#### [Problem to work on]
Restate word for word the lines of the data below, from the first through the one that has "tassel of the".
>> START Rows
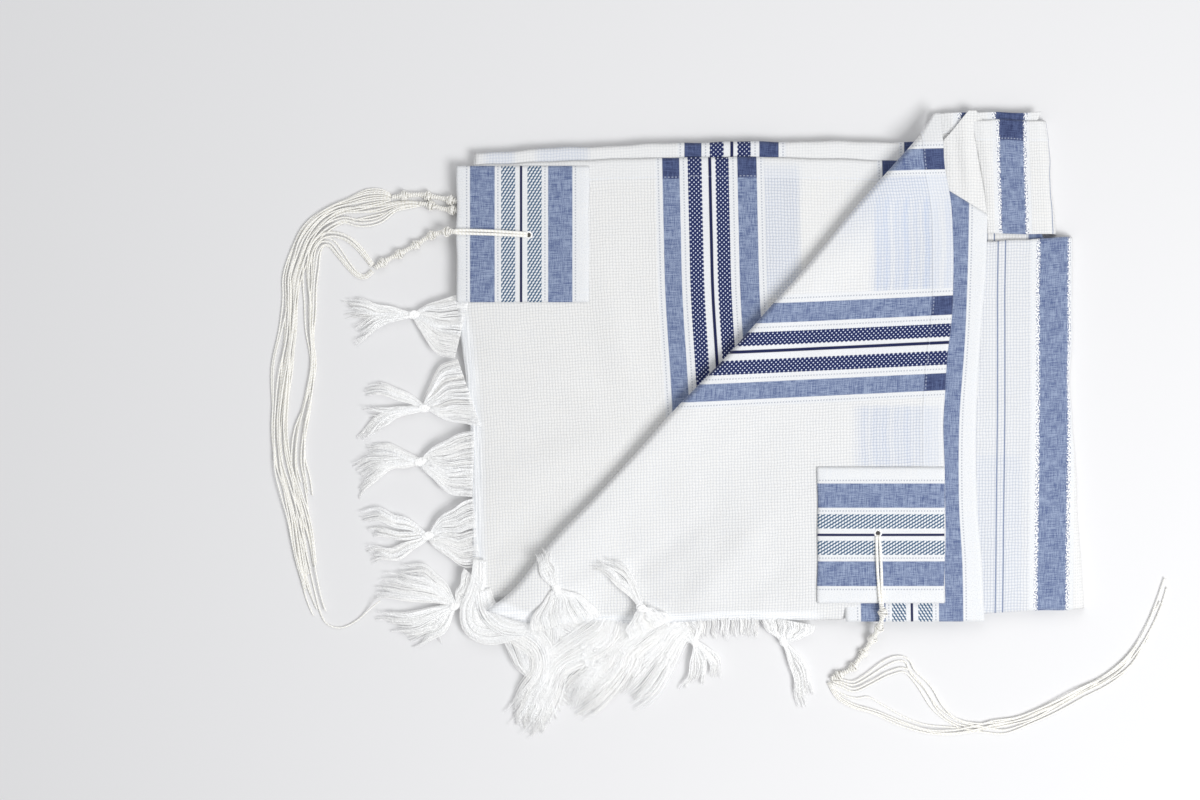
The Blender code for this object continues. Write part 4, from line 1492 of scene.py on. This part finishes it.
@dataclass
class Fringe:
    """Every tassel of the two cut ends that show, and the loose locks between them."""

    tassels: tuple[Tassel, ...] = (
        tied("fringe_left_1", Knot(-216, 79.5, 4.4, 160),
             ((-180.5, 71, 9.2, 22.5, 2),),
             ((-270, 91, 1.8, 4.5, 1), (-272, 80, 1.6, 3, 0), (-264, 60, 1.8, 6.5, -6),
              (-252, 70, 1.6, 4, -3))),
        tied("fringe_left_2", Knot(-208.5, 11.5, 4.4, 170),
             ((-175.5, 23, 9.2, 24.5, -3),),
             ((-252, 26, 1.8, 5, -4), (-256, 10, 1.6, 4.5, 2), (-257, -14, 1.8, 4.5, -7),
              (-248, -3, 1.6, 5, -4))),
        tied("fringe_left_3", Knot(-211.5, -27.5, 4.4, 185),
             ((-172.5, -29, 9.2, 24, 2),),
             ((-254, -17, 1.8, 4, -3), (-262, -34, 1.8, 5, -4), (-259, -52, 1.6, 4, -8),
              (-250, -28, 1.6, 4, 2))),
        tied("fringe_left_4", Knot(-205.7, -81.4, 4.4, 180),
             ((-170.5, -78, 9.2, 24, 1),),
             ((-258, -66, 1.8, 5, -4), (-252, -79, 1.6, 4, 0), (-251, -95, 1.8, 6, 5)), 1.5),
        tied("fringe_left_5", Knot(-186, -132, 5.6, 200),
             ((-169.5, -113, 9.0, 13, 4),),
             ((-231, -106, 2.4, 6, -9), (-242, -112, 2.4, 5, -7), (-248, -123, 2.2, 6, -4),
              (-249, -141, 2.0, 6, 4), (-238, -151, 2.0, 6, 5), (-222, -158, 2.0, 6, 7),
              (-202, -158, 2.4, 6, -5)), 1.3),
        tied("fringe_end_1", Knot(-112, -118.5, 21.6, 105, 2.9),
             ((-106, -145, 17.8, 25, 0),),
             ((-124.5, -87.5, 20.6, 3.2, 3, 2.8), (-121, -90, 21.4, 2.6, 0, 2.4)), 1.2),
        tied("fringe_end_2", Knot(-50.7, -132.5, 18.0, 135, 2.9),
             ((-43, -148.5, 14.4, 16, 2),),
             ((-88, -99, 18.6, 4.0, -4, 0.6), (-81, -95, 18.6, 3.2, -6, 0.6)), 1.1),
        tied("fringe_end_3", Knot(-123, -192.5, 3.0, 265, 2.5),
             ((-131, -144, 7.4, 22, 0),),
             ((-139, -222, 1.8, 5, -4), (-129, -228, 1.8, 5, 0), (-117, -220, 1.8, 5, 3),
              (-106, -211, 1.8, 6, 6)), 1.2),
        Tassel("fringe_end_4_threads", (
            Lock(-60, -143, 6.4, 9, -80, -203, 2.2, 9, 10, 3.0, 1.4, 80),
            Lock(-46, -143, 6.4, 10, -33, -180, 2.2, 10, 6, 1.0, 1.2, 90)), None, ("fringe_end_4",), (
            Flow(((-114, -141, 6.2, 9), (-98, -149, 7.4, 11), (-84, -163, 7.4, 12), (-82, -180, 5.4, 13),
                  (-92, -196, 3.4, 14), (-98, -211, 2.0, 15)), 120, 1.6),
            Flow(((-72, -141, 6.4, 9), (-78, -152, 8.4, 12), (-95, -163, 9.2, 13), (-112, -176, 8.4, 12),
                  (-120, -196, 5.0, 12), (-134, -214, 2.4, 14), (-143, -224, 1.8, 15)), 130, 1.5, 34),
            Flow(((-30, -144, 6.2, 7), (-46, -151, 8.0, 9), (-62, -163, 8.6, 11), (-70, -180, 7.0, 12),
                  (-84, -194, 4.4, 13), (-104, -207, 2.2, 14)), 120, 1.4, 34),
            Flow(((-18, -146, 6.0, 6), (-28, -154, 7.2, 9), (-36, -170, 6.4, 11), (-48, -184, 4.2, 13),
                  (-66, -199, 2.0, 14)), 110, 1.4),
            Flow(((-150, -147, 7.0, 6), (-137, -152, 8.2, 9), (-124, -164, 8.6, 10), (-121, -182, 7.0, 11),
                  (-131, -200, 4.2, 11), (-139, -219, 2.0, 10)), 100, 1.3))),
        tied("fringe_end_5", Knot(-11.6, -158.4, 4.8, 260, 2.9),
             ((-20, -143, 6.6, 13, 2),),
             ((-19, -196, 1.8, 4, 3), (-9, -192, 1.8, 4, 4), (2, -190, 1.8, 5, 7))),
        Tassel("fringe_end_6_threads", (
            Lock(2, -141, 8.8, 11, 2, -160, 2.0, 11.5, 0, 0, 0.5, 55),
            Lock(23, -140.5, 8.8, 11, 23, -159, 2.0, 11.5, 0, 0, 0.5, 55)), None, ("fringe_end_6",)),
        tied("fringe_end_7", Knot(53, -158.5, 4.6, 285, 2.9),
             ((56, -142.5, 8.4, 20, 1),),
             ((66, -208, 1.8, 3.4, 3), (72.5, -203, 1.8, 3.0, 5)), 0.8),
        Tassel("fringe_rolled_threads", (), None, (), (
            Flow(((-168, -98, 11.6, 3.5), (-169, -112, 11.2, 5.0), (-172, -124, 9.6, 6.0),
                  (-175.5, -134, 8.0, 6.5), (-173, -146, 6.8, 7.5), (-162, -151, 6.6, 8.0),
                  (-149, -149, 7.4, 8.0), (-136, -144, 9.0, 7.0),
                  (-122, -141, 10.6, 5.0)), 120, 0.6, 40, 0.05),
            Flow(((-166, -120, 10.6, 5.0), (-163, -132, 10.2, 7.0), (-155, -142, 9.6, 7.5),
                  (-143, -147, 9.4, 7.0), (-128, -147, 9.6, 6.0)), 90, 0.5, 26, 0.05))),
    )

    def whorl(self) -> Tassel:
        """The curl on the pile: short locks end to end round a small circle."""
        turn = np.radians(np.arange(0, 420, 60))
        reach = np.linspace(3.0, 12.5, len(turn))
        x, y = -87 + reach * np.cos(turn), -165 + reach * 0.8 * np.sin(turn)
        z = np.linspace(10.8, 8.6, len(turn))
        locks = tuple(Lock(x[k], y[k], z[k], 1.2 + 0.35 * k, x[k + 1], y[k + 1], z[k + 1], 1.6 + 0.35 * k,
                           -0.13 * float(np.hypot(x[k + 1] - x[k], y[k + 1] - y[k])), 0.2, 0.15, 34)
                      for k in range(len(turn) - 1))
        return Tassel("fringe_whorl_threads", locks, None)

    def build(self, finishes: Finishes) -> list[bpy.types.Object]:
        """Builds every tassel.

        Args:
            finishes: every finish.

        Returns:
            The pieces.
        """
        pieces = [tassel.build(finishes.fringe) for tassel in (*self.tassels, self.whorl())]
        for piece in pieces:
            LOG.info("%s: %d faces", piece.name, len(piece.data.polygons))
        return pieces


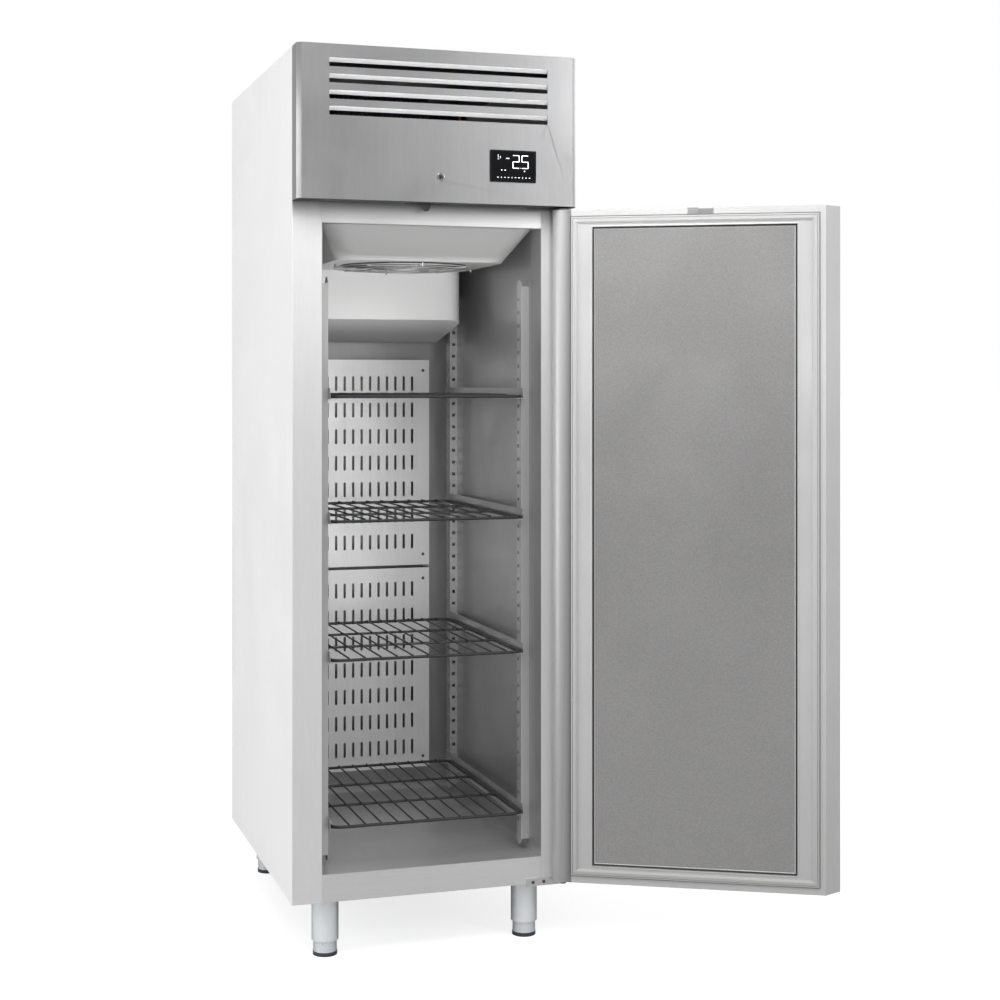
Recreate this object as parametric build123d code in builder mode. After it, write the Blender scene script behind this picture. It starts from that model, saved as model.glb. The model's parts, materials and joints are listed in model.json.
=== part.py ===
from build123d import *
import math
import os

# Bakery refrigerator: a tall single-door cabinet on four legs, with its cooling unit on top.
# Millimetres. X runs to the right, Y to the back, Z up; the origin is on the floor, below the
# middle of the cabinet's body. The door is drawn standing open, as it rests.

# Overall sizes of the cabinet
case_width = 650.0
case_depth = 805.0
total_height = 2030.0
leg_height = 133.0
front_overhang = 55.0
sheet = 1.0
seat_gap = 0.3

# Walls and the opening of the chamber
chamber_width = 500.0
opening_width = 514.0
throat_depth = 50.0
floor_wall = 62.0
opening_height = 1447.0
roof_wall = 62.0
back_wall = 62.0
header_sill = 46.0
foam_joint = 0.3
corner_round = 2.0
upper_flange = 20.0
cover_gap = 1.5
cover_lip = 46.0
vent_rows = 12

# Door
door_turn = 152.0
door_gap_above = 6.0
door_gap_below = 14.0
door_thickness = 48.0
door_side_gap = 1.0
free_edge_flat = 10.0
free_edge_bevel = 32.0
gasket_inset = 44.0
gasket_inset_ends = 15.0
gasket_width = 18.0
gasket_height = 6.7
gasket_round = 2.2
pan_inset = 94.0
pan_inset_ends = 40.0
pan_depth = 7.0
inlay_thickness = 2.4
inlay_gap = 4.0
inlay_round = 3.0
bead_width = 3.0
bead_height = 1.2

# Door hinges
hinge_inset = 25.0
hinge_pin_radius = 4.0
hinge_pin_length = 26.0
bush_radius = 7.0
bush_flange_radius = 9.0
bush_flange = 1.0
bush_pocket_gap = 2.0
running_fit = 0.05
bracket_thickness = 3.0
bracket_leaf_height = 17.5
bracket_leaf_left = 222.0
bracket_leaf_right = 310.0
bracket_screws = (237.0, 263.0)
bracket_round = 13.0
nut_radius = 7.0
nut_height = 5.0
screw_radius = 2.0
screw_head_radius = 4.0
screw_head_height = 1.6
flat_head_height = 0.6
duct_screw_length = 12.0

# Header flap
header_chamfer = 10.0
header_back_gap = 4.0
slot_width = 507.0
slot_height = 19.5
slot_pitch = 35.4
slot_first_drop = 30.5
slot_count = 4
fin_drop = 7.5
fin_depth = 13.0
fin_thickness = 1.5
fin_lip = 3.0
fin_lap = 2.0
frame_strip = 9.0
hinge_leaf = 1.5
flap_axis_drop = 3.0
flap_axis_lead = 1.0
flap_leaf_height = 26.0
flap_leaf_joint = 8.0
flap_plate_depth = 20.0
knuckle_radius = 2.4
knuckle_length = 60.0
flap_hinge_spread = 460.0

# Controller and lock
controller_width = 109.0
controller_height = 72.0
controller_left = 116.0
controller_lift = 52.0
controller_body_depth = 32.0
bezel_proud = 3.0
bezel_rim = 3.0
bezel_round = 2.0
window_thickness = 1.6
cutout_margin = 5.0
lock_lift = 58.0
lock_ring_radius = 9.5
lock_barrel_radius = 8.0
lock_plug_radius = 5.5
lock_barrel_depth = 30.0
lock_ring_proud = 2.0
lock_ring_round = 1.2
lock_nut_radius = 10.5
lock_nut_height = 4.0
key_width = 2.0
key_height = 7.0
key_depth = 8.0
tongue_reach = 79.0
tongue_width = 16.0
tongue_thickness = 3.0
tongue_tilt = 20.0
tongue_plane = 22.0
notch_depth = 17.0
notch_near = 14.0
notch_far = 44.0
tongue_clearance = 12.0
swing_gap = 15.0
swing_slot = 12.0
striker_half = 10.0
striker_thickness = 3.0
striker_depth = 3.5

# Legs
leg_side_inset = 88.0
leg_front_inset = 63.0
leg_back_inset = 48.0
sleeve_radius = 30.5
sleeve_bottom = 34.0
sleeve_cap = 3.0
foot_radius = 26.5
foot_pad_radius = 27.5
foot_pad_height = 9.0
foot_pad_round = 0.8
foot_inside = 50.0

# Rack posts, rails and shelves
post_width = 20.0
post_depth = 30.0
post_wall = 1.2
front_post_setback = 62.0
rear_post_setback = 645.0
post_low = 88.0
post_high = 1379.0
post_lobe = 15.0
notch_pitch = 31.25
first_notch = 118.75
notch_count = 40
notch_size = 8.0
hook_height = 12.0
hook_size = 5.0
hook_reach = 3.0
shelf_notches = (1, 13, 23, 32)
rail_ledge = 18.0
rail_web = 23.0
rail_front_setback = 46.0
rail_length = 632.0
rail_tab_length = 4.0
rail_tab_height = 14.0
rail_tab_lift = 3.0
shelf_depth = 600.0
shelf_setback = 38.0
shelf_side_gap = 1.3
rim_rod_radius = 3.5
cross_rod_radius = 3.0
wire_radius = 2.0
wire_sink = 1.5
wire_count = 11
rim_corner = 22.0

# Ceiling housing, fan, guard and rear air box
housing_height = 74.0
housing_wall = 1.2
housing_top_setback = 15.0
housing_low_setback = 85.0
housing_depth = 448.0
housing_top_width = 496.0
housing_low_width = 400.0
housing_corner = 42.0
fan_setback = 262.0
fan_radius = 146.0
fan_hole_radius = 152.0
fan_hub_radius = 40.0
fan_hub_height = 24.0
fan_blades = 5
fan_shaft_radius = 4.0
fan_shaft_setback = 2.0
fan_clearance = 8.0
blade_chord_share = 0.42
blade_root_share = 0.7
blade_thickness = 2.0
evaporator_blade_pitch = 24.0
evaporator_motor_radius = 44.0
evaporator_motor_height = 40.0
motor_round = 4.0
guard_radius = 168.0
guard_drop = 13.0
guard_rings = 6
guard_wire = 3.6
guard_spokes = 8
air_box_setback = 450.0
air_box_width = 412.0
air_box_front_drop = 196.0
air_box_back_drop = 247.0
air_box_slope_end = 690.0
air_box_corner = 38.0
evaporator_side_gap = 40.0
evaporator_depth = 90.0
evaporator_setback = 50.0
evaporator_lift = 30.0
evaporator_fins = 21
evaporator_tube_end = 10.0
evaporator_tube_rise = 50.0
evaporator_tube_spread = 40.0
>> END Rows
#### [Exercise solution]
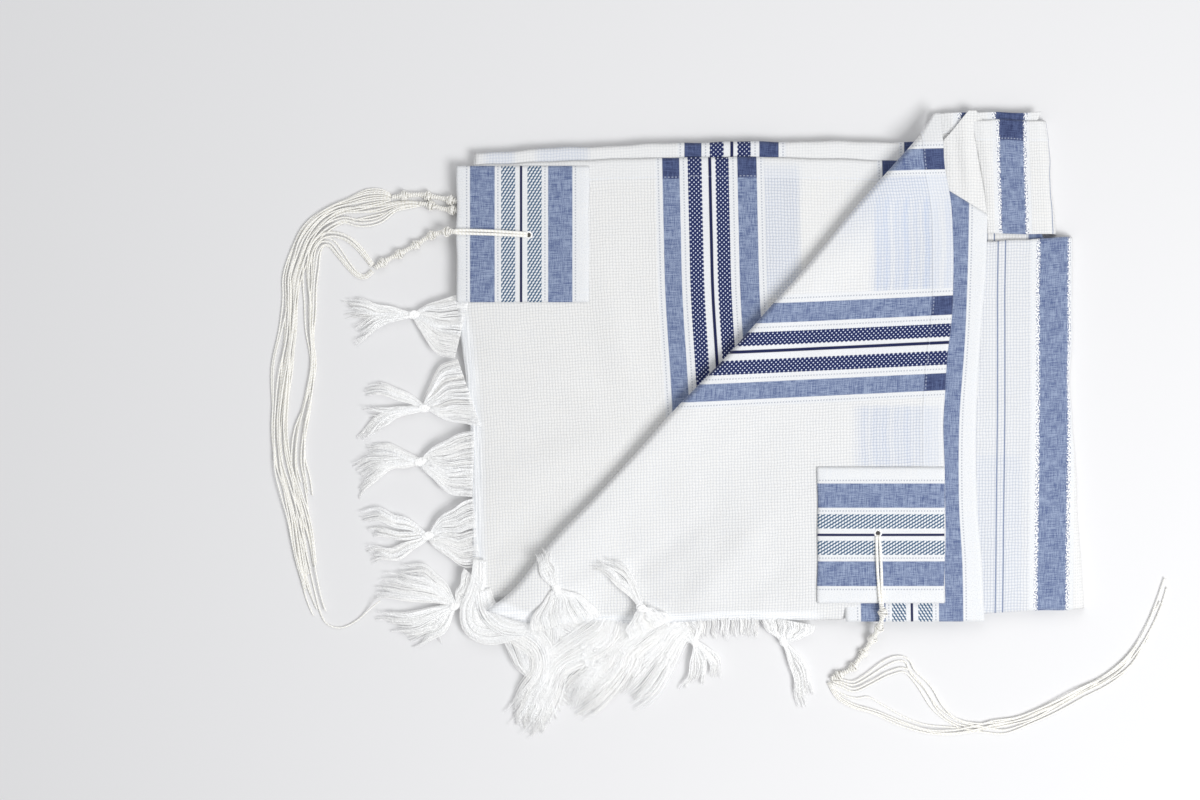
The Blender code for this object continues. Write part 4, from line 1492 of scene.py on. This part finishes it.
@dataclass
class Fringe:
    """Every tassel of the two cut ends that show, and the loose locks between them."""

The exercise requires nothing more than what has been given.